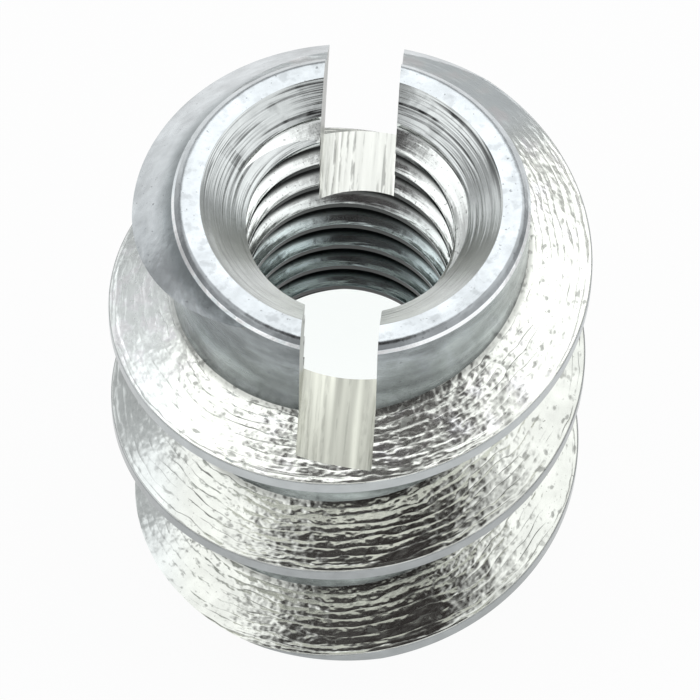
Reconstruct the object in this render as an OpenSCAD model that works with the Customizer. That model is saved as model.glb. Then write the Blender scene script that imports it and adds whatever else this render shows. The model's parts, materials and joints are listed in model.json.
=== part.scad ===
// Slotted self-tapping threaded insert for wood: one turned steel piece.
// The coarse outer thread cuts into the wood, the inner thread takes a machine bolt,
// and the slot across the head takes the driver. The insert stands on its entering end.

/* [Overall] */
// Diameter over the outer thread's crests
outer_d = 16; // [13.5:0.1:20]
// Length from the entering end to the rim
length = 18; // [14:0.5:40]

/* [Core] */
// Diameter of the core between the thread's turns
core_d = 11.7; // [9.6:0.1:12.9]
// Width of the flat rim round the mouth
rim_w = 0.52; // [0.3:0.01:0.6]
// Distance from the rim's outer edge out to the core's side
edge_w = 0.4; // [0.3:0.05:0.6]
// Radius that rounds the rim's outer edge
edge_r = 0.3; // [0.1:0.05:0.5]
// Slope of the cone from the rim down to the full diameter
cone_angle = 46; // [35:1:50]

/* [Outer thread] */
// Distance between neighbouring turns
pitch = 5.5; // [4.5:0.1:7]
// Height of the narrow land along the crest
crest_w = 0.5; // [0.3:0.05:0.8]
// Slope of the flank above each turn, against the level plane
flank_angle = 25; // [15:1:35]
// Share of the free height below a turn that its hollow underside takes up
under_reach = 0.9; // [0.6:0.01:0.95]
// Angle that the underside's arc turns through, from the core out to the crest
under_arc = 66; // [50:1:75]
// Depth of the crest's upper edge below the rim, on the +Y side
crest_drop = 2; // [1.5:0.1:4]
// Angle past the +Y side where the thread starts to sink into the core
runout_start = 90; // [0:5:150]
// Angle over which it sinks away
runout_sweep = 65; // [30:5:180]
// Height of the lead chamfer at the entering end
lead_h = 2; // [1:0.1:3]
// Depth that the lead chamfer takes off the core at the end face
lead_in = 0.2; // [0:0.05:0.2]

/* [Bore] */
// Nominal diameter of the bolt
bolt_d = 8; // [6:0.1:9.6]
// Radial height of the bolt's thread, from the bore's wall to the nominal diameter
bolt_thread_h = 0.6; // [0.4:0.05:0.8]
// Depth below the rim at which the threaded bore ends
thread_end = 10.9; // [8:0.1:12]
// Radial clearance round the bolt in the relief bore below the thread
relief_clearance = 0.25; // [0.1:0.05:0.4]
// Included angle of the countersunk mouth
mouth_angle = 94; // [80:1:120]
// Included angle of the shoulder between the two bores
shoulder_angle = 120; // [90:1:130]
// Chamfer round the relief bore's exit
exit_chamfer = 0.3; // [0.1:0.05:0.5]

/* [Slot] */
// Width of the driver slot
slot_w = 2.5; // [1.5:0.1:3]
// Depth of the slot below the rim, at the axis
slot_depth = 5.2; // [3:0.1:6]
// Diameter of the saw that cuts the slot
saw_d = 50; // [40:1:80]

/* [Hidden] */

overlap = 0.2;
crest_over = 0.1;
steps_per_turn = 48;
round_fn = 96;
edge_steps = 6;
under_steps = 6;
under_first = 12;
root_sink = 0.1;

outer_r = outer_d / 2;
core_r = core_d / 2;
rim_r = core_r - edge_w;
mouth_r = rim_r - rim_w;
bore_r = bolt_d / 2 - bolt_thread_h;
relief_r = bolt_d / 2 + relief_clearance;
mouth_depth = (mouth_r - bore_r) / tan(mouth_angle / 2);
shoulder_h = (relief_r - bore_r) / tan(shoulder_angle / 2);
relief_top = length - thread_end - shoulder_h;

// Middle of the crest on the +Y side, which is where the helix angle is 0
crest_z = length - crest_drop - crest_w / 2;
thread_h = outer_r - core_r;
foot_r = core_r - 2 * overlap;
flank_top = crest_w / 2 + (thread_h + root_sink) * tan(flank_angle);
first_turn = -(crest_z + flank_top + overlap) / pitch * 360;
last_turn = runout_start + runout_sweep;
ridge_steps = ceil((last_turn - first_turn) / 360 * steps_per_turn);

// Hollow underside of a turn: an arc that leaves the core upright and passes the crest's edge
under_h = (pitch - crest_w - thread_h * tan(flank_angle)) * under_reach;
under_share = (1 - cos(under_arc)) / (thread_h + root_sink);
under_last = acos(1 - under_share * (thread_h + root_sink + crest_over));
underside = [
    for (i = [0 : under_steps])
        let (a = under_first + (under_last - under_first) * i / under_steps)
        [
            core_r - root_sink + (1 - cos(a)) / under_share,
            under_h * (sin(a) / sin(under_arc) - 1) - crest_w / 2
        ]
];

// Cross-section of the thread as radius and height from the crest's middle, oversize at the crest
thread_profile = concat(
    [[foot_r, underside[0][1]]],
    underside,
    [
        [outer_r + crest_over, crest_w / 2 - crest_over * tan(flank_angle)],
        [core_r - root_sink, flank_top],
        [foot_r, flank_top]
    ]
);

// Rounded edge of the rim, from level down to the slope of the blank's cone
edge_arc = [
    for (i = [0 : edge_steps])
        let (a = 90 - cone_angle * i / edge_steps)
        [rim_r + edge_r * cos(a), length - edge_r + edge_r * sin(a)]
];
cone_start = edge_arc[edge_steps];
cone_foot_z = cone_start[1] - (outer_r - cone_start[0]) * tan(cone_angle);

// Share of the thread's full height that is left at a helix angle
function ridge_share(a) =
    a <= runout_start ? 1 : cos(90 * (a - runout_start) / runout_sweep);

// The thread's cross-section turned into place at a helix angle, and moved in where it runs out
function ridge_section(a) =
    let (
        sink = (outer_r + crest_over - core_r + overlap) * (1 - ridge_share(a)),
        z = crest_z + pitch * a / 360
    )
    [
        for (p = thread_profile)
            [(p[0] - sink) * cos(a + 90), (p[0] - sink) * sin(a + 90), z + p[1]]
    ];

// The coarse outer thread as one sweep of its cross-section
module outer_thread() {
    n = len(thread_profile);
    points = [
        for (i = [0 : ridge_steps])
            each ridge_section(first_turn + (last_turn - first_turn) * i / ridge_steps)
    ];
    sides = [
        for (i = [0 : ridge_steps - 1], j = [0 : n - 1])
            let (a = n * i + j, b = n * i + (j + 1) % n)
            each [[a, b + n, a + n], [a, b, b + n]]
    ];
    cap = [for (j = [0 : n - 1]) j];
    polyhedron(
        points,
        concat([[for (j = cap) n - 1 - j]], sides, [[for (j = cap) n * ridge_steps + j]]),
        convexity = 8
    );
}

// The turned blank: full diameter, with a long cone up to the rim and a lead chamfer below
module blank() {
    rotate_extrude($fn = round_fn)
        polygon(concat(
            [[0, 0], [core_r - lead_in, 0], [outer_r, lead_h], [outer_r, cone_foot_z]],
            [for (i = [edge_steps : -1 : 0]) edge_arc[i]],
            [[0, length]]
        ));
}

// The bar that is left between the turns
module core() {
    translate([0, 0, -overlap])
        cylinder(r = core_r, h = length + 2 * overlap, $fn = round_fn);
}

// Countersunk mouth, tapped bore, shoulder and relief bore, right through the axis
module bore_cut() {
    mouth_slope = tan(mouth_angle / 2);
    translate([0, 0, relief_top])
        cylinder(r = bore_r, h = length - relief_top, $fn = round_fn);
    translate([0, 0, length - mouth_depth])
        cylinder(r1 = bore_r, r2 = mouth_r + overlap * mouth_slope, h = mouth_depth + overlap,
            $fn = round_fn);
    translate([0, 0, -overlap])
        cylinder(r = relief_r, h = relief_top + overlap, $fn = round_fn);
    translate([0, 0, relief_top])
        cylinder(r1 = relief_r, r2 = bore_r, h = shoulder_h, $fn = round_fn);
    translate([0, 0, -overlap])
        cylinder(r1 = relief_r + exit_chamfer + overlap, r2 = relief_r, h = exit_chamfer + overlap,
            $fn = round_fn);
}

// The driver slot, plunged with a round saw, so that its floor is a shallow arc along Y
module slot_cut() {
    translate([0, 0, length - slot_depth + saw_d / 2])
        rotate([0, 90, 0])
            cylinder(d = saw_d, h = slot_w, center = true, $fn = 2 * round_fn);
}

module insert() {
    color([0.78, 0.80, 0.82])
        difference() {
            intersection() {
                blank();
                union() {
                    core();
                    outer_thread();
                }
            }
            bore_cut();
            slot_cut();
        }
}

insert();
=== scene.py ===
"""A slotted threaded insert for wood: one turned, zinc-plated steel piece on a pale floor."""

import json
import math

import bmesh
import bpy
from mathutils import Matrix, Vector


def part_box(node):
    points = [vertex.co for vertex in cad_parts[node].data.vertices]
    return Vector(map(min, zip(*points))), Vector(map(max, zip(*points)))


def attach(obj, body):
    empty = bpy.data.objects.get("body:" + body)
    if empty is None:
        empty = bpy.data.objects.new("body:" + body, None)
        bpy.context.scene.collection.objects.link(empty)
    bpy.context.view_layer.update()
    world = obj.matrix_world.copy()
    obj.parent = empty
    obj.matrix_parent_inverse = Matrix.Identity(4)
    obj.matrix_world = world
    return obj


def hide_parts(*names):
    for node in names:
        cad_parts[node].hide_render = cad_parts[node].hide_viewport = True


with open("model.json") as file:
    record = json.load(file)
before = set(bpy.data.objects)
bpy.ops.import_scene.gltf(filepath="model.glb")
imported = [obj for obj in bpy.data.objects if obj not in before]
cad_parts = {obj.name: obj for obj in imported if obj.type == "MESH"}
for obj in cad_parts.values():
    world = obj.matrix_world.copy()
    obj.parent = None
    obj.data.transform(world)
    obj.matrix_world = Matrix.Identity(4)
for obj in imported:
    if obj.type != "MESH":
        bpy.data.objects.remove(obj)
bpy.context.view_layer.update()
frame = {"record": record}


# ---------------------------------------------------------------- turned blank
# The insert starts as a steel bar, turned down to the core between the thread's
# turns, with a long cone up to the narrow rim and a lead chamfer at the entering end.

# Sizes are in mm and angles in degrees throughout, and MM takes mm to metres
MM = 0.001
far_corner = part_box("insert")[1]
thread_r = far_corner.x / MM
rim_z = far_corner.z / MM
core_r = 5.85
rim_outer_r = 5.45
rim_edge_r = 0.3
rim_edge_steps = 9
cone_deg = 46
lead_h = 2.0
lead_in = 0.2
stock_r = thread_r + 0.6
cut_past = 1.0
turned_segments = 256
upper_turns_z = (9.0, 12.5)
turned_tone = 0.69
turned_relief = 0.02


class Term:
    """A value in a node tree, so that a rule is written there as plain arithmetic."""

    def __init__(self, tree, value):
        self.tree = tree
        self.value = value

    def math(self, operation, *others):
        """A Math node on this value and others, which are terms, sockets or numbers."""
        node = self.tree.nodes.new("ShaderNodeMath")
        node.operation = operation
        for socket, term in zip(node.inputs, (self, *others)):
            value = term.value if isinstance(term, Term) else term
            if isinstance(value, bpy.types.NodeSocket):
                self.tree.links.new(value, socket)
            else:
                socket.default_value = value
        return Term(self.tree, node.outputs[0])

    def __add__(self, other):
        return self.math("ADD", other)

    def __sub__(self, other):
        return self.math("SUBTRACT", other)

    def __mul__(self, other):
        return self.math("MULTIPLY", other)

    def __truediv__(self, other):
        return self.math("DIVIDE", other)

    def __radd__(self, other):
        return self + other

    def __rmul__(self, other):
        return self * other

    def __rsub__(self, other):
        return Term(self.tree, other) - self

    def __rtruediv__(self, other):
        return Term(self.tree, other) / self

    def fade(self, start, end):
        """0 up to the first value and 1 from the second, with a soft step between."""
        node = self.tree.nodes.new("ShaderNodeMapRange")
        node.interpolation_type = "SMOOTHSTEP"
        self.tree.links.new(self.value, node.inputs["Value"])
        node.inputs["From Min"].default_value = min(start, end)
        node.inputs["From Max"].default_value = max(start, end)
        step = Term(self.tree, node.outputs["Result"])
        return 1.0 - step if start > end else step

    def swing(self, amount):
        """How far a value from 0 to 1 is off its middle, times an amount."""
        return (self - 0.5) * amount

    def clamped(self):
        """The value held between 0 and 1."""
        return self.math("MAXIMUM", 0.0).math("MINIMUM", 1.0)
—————
=== Do this ===
Only the lines from the first line of the material above through the line that contains "length = 18; // [14:0.5:40]" should be quoted, each one exactly.

=== Solution to this problem ===
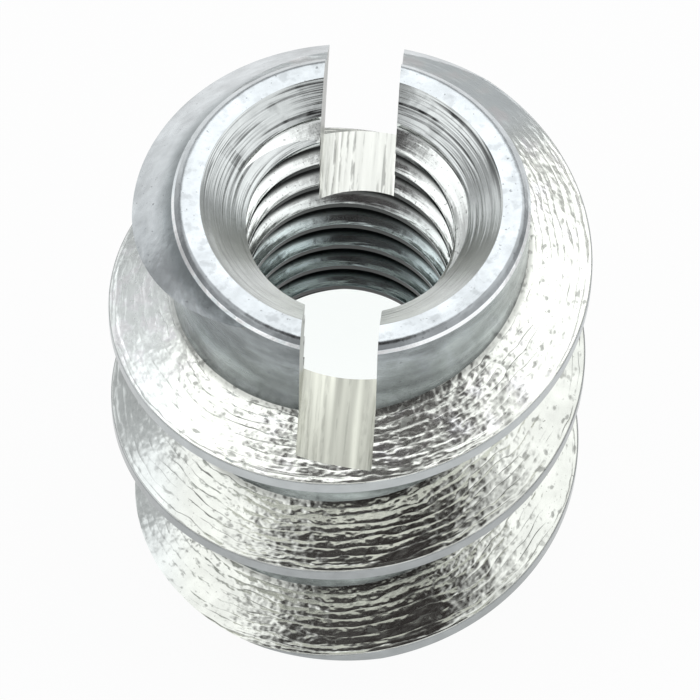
Reconstruct the object in this render as an OpenSCAD model that works with the Customizer. That model is saved as model.glb. Then write the Blender scene script that imports it and adds whatever else this render shows. The model's parts, materials and joints are listed in model.json.
=== part.scad ===
// Slotted self-tapping threaded insert for wood: one turned steel piece.
// The coarse outer thread cuts into the wood, the inner thread takes a machine bolt,
// and the slot across the head takes the driver. The insert stands on its entering end.

/* [Overall] */
// Diameter over the outer thread's crests
outer_d = 16; // [13.5:0.1:20]
// Length from the entering end to the rim
length = 18; // [14:0.5:40]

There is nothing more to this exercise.